Visitor Management & Security

    Greet every visitor at the door, hand them a flyer, and ask them to sign in. Capture name, email, phone, and whether they are working with another agent. If they have an agent, note the brokerage so you can route any follow-up appropriately.

    State licensing law in most states requires agency disclosure before discussing buying preferences, price, or motivation. Tell unrepresented visitors plainly: "I represent the seller in this transaction." Have the state agency-disclosure form available for any visitor who wants to discuss representation.

    If you expect more than 4-5 visitors at once, bring a second agent or team member so no one tours unaccompanied. This is a theft-prevention measure, a safety measure for the agent, and a buyer-experience measure — questions get answered in real time.

    Before leaving the property, record visitor count, the pricing signal you heard from buyers and cooperating agents, and any hot leads worth a same-day call. Upload the sign-in sheet or export the digital sign-in (Spacio, Curb Hero) to the listing file.

Post-Event Follow-Up

    Email or text the seller a recap the same evening: visitor count, pricing feedback, common questions and objections, next steps. Sellers who hear nothing for 48 hours after an open house assume it went badly.

    Load the sign-in sheet into Follow Up Boss, kvCORE, or your CRM of record. Tag visitors by lead temperature and start the open-house drip campaign. Per team agreement, all leads belong to the brokerage CRM — never to a personal Gmail.
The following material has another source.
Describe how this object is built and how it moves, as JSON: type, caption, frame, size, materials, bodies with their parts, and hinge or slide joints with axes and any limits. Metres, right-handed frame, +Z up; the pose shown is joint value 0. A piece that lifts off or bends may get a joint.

    For unrepresented hot leads, call personally — not a CRM template. Discuss their timeline, ask about pre-approval, and offer to set up a buyer rep agreement (now required in most states post-NAR settlement before showing additional homes).

    If pricing feedback indicated the home is over priced, pull a fresh CMA before the call — comps from the last 60 days, days-on-market trend, list-to-sale ratio. Bring data, not opinion. Prepare a written price-reduction recommendation with two scenarios.

    Pull all directional signs and confirm the lockbox is reset. Return any seller items moved during staging touch-ups. Update the MLS to remove the open house entry so it doesn't continue syndicating as "upcoming."